6. Methodological Variants and Extensions
A rich taxonomy of algorithmic variants exists within this paradigm:
Method | Normalization | Momentum | Gradient Tracking | Bias Correction | Heterogeneity Robust |
---|---|---|---|---|---|
DADAM (Nazari et al., 2019) | Per-coordinate | Exponential | No | Cumulative | Yes (for C-DADAM) |
QG-DSGDm (Lin et al., 2021) | Consensus gap | Quasi-global | No | No | Yes |
GT-NSGDm (Yu et al., 6 May 2025) | Tracker norm | Yes | Yes | No | Yes |
EDM (Hu et al., 31 Jan 2025) | – (implicit) | Polyak | No (Exact Diff.) | Yes | Yes |
UMP/GT-DSUM (Du et al., 2023) | Flexible | Heavy-ball/Nesterov | Yes | Optional | Yes |
DSMT (Huang et al., 15 Feb 2024) | – (heavy-ball) | Tracking | Chebyshev/LCA | No | Not primary |
Each approach targets distinct aspects of the decentralized optimization regime. Gradient tracking, quasi-global momentum, and adaptive/bias-corrected normalization are required for high robustness under data heterogeneity and/or heavy-tailed noise. Parameterization is often dynamic (e.g., step-sizes, momentum weights as functions of round number) and does not require knowledge of global smoothness bounds (He et al., 12 Jun 2025).
7. Significance, Challenges, and Ongoing Directions
Decentralized normalized accelerated momentum methods represent a unification of optimization principles—adaptive normalization, momentum acceleration, consensus, and gradient tracking—tailored for the distributed, communication-constrained, and data-heterogeneous regime.

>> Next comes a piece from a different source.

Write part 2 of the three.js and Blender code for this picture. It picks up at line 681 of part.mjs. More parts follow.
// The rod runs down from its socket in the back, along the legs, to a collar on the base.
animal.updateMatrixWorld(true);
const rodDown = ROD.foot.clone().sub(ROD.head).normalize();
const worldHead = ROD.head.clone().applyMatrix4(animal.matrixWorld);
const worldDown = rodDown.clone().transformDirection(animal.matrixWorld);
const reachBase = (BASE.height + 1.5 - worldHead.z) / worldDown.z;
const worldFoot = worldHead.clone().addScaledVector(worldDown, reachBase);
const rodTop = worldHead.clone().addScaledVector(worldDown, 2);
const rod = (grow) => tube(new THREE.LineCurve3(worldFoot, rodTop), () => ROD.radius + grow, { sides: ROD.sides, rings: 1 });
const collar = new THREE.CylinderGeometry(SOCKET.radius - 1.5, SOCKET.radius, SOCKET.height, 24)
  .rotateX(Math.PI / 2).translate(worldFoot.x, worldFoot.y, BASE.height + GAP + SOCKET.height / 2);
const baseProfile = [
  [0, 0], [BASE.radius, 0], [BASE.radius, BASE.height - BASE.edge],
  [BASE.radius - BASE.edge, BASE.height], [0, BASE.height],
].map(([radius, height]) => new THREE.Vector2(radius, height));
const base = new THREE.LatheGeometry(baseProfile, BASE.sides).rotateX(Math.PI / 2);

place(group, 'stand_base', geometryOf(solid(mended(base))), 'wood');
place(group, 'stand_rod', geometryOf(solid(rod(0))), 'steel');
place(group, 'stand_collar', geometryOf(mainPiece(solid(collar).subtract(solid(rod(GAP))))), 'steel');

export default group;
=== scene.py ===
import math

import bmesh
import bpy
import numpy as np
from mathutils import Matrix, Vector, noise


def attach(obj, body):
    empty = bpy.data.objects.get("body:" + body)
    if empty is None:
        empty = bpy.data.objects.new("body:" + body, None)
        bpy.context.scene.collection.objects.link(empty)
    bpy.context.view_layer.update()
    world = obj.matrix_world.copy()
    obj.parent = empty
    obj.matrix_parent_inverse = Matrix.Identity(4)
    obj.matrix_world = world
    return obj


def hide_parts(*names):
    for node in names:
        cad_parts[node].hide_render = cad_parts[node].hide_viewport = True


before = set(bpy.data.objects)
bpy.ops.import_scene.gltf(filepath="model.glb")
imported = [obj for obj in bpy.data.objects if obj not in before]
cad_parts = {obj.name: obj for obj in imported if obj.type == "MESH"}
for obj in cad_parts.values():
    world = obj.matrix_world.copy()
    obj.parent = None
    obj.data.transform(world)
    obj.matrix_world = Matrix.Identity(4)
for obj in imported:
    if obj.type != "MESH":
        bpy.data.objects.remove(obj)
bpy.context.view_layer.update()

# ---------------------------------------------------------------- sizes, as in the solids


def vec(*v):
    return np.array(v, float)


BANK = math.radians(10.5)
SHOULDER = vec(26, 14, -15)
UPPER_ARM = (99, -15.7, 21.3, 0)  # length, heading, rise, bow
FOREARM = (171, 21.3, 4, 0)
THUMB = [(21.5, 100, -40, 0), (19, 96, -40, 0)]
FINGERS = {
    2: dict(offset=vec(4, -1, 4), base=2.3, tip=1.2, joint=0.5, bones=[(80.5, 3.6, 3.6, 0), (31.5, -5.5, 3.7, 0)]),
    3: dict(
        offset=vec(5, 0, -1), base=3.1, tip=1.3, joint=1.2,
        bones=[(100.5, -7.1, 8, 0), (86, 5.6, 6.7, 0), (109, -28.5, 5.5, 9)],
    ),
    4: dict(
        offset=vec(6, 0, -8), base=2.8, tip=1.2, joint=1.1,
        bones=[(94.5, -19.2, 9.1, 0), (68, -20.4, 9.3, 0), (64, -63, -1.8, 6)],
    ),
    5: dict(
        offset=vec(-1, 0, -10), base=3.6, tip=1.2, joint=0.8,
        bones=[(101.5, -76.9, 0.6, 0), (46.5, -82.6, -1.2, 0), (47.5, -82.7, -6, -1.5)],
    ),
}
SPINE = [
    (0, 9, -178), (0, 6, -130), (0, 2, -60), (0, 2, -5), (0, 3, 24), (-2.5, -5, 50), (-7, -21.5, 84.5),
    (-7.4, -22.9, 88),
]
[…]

They have both matched or improved the best-known theoretical oracle complexity bounds (including under heavy-tailed and weakly smooth stochastic conditions) (Yu et al., 6 May 2025, He et al., 12 Jun 2025).
Key challenges and current research frontiers include:
- Extending momentum acceleration without sacrificing bias correction or stability under non-ideal network conditions (e.g., sector-bound nonlinearities such as quantization or clipping) (Doostmohammadian et al., 28 Jun 2025).

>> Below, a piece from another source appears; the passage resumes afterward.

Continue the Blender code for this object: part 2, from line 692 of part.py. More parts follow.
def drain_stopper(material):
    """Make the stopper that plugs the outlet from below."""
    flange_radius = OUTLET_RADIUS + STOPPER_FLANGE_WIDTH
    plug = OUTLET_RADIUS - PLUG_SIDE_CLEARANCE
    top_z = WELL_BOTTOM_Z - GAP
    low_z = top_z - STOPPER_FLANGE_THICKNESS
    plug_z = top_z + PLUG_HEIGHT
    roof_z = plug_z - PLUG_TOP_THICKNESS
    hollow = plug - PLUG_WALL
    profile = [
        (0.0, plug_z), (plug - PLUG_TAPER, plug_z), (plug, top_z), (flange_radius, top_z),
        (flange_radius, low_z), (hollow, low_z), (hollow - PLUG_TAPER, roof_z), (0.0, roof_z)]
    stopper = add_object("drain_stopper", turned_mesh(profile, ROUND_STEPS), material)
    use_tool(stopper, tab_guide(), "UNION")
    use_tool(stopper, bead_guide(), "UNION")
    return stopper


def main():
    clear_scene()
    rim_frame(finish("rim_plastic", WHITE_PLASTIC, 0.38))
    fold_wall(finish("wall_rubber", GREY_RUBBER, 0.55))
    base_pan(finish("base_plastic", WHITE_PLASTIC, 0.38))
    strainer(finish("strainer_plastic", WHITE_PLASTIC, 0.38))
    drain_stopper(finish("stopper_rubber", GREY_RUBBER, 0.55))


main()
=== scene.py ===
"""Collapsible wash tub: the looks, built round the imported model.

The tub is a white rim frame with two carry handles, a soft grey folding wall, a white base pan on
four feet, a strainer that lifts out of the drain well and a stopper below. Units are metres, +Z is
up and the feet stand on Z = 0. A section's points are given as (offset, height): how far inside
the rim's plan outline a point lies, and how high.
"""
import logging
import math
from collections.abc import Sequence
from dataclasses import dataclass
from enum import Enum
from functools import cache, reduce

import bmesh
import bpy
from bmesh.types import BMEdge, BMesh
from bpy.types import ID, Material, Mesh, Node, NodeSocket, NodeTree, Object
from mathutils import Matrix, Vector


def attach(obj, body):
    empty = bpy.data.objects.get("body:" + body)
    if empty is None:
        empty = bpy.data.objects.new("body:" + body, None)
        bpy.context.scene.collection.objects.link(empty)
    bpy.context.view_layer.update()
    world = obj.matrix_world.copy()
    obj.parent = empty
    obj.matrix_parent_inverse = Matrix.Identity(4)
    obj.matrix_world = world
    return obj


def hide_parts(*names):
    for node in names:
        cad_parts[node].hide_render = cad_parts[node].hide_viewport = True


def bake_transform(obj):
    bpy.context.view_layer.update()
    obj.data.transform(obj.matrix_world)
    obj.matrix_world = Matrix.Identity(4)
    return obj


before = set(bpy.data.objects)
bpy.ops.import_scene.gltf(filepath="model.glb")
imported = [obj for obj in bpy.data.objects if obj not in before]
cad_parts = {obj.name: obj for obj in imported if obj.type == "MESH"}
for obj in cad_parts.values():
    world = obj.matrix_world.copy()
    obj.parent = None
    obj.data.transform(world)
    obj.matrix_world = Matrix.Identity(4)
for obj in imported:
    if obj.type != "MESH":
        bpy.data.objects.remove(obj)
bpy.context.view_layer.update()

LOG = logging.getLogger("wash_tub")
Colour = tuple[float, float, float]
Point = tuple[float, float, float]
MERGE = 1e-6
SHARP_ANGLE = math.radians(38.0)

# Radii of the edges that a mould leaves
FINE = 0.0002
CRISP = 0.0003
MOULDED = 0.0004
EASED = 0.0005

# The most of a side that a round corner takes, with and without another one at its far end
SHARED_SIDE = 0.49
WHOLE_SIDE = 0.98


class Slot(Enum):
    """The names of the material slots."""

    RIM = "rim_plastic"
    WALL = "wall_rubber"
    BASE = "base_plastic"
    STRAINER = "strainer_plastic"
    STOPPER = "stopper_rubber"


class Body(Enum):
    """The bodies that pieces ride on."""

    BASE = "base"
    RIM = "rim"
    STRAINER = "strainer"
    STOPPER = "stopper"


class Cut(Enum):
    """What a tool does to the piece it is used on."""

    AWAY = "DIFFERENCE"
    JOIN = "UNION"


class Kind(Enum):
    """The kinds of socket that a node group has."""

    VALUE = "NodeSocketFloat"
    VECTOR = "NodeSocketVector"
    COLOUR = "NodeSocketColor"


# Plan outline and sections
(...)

- Achieving optimal convergence and robustness to adversarial scenarios such as asynchronous networks, link failures, or time-varying graphs.
- Leveraging higher-order smoothness, adaptive parameter tuning, and efficient communication primitives for further acceleration, automatic adaptation, and energy efficiency (He et al., 12 Jun 2025).

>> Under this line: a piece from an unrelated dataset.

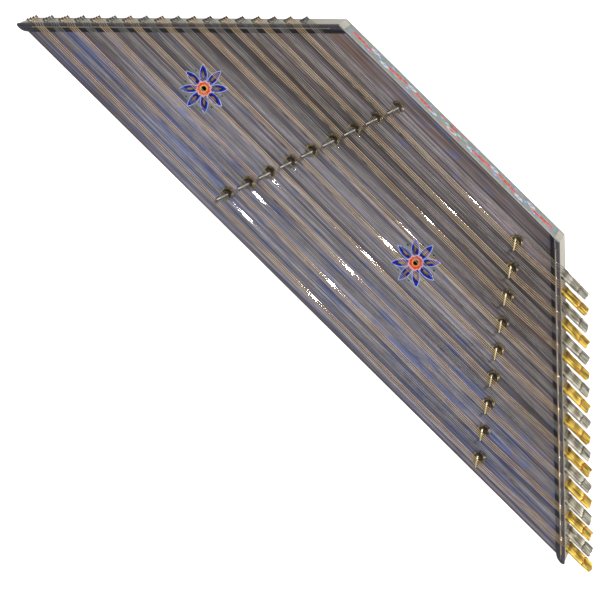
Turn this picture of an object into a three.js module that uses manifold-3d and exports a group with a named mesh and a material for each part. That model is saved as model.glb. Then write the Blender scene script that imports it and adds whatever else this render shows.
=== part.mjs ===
// Hammered dulcimer of the Persian santur pattern, in millimetres, +Z up.
// X runs along the strings, Y from the player's long side to the short side.
// The origin is the middle of the flat underside.
import * as THREE from "three";
import { mergeVertices } from "three/addons/utils/BufferGeometryUtils.js";
import Module from "manifold-3d";

const wasm = await Module();
wasm.setup();

// ---- Driving dimensions, mm ----
const LONG_SIDE = 900;
const SHORT_SIDE = 358;
const CASE_DEPTH = 266;
const CASE_HEIGHT = 60;
const BOARD_THICKNESS = 5;
const RAIL_THICKNESS = 8;
const PIN_BLOCK_WIDTH = 40;
const HITCH_BLOCK_WIDTH = 28;
const BOARD_TIP_RADIUS = 1.5;
const GAP = 0.3; // left between neighbouring pieces

const COURSES = 18; // even ones brass, odd ones steel
const STRINGS_PER_COURSE = 4;
const FIRST_COURSE_Y = -116;
const COURSE_PITCH = 13.45;
const STRING_SPACING = 2.2;
const STRING_RADIUS = 0.45;

const BRIDGE_HEIGHT = 21.6; // to the axis of the saddle rod
const BRIDGE_SIDES = 8;
const SADDLE_LENGTH = 15;
const STEEL_SADDLE_SHIFT = -2; // of a steel bridge's saddle rod along its row
const SADDLE_RADIUS = 1.3;
const BRIDGE_TRAVEL = 8; // each way, along the strings
const LEFT_ROW_X = -101.2; // where the steel bridges' row crosses Y = 0
const LEFT_ROW_LEAN = 0.334; // X gained per mm of Y
const RIGHT_ROW_X = 211.4; // where the brass bridges' row crosses Y = 0
const RIGHT_ROW_LEAN = -0.69;

const NUT_WIDTH = 10.4;
const NUT_CREST = 4; // from the outer edge to the nut rod
const NUT_CREST_HEIGHT = 6;
const NUT_OVERHANG = 4; // past the long side
const NUT_TIP_RADIUS = 3;
const NUT_ROD_RADIUS = 0.9;
const NUT_ROD_HEIGHT = 6.6; // of its axis above the strip's foot
const LEFT_ROD_ENDS = [-121, 127]; // along Y
const RIGHT_ROD_ENDS = [-126, 129];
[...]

- Universal acceleration frameworks (e.g., DCatalyst) that wrap arbitrary base decentralized methods and provide Nesterov-type acceleration with rigorous performance guarantees, consensus error control, and inexact estimation (Cao et al., 30 Jan 2025).
These advances consolidate decentralized normalized accelerated momentum methods as essential tools for modern large-scale optimization, distributed machine learning, federated learning, and edge intelligence, especially under challenging statistical and communication environments.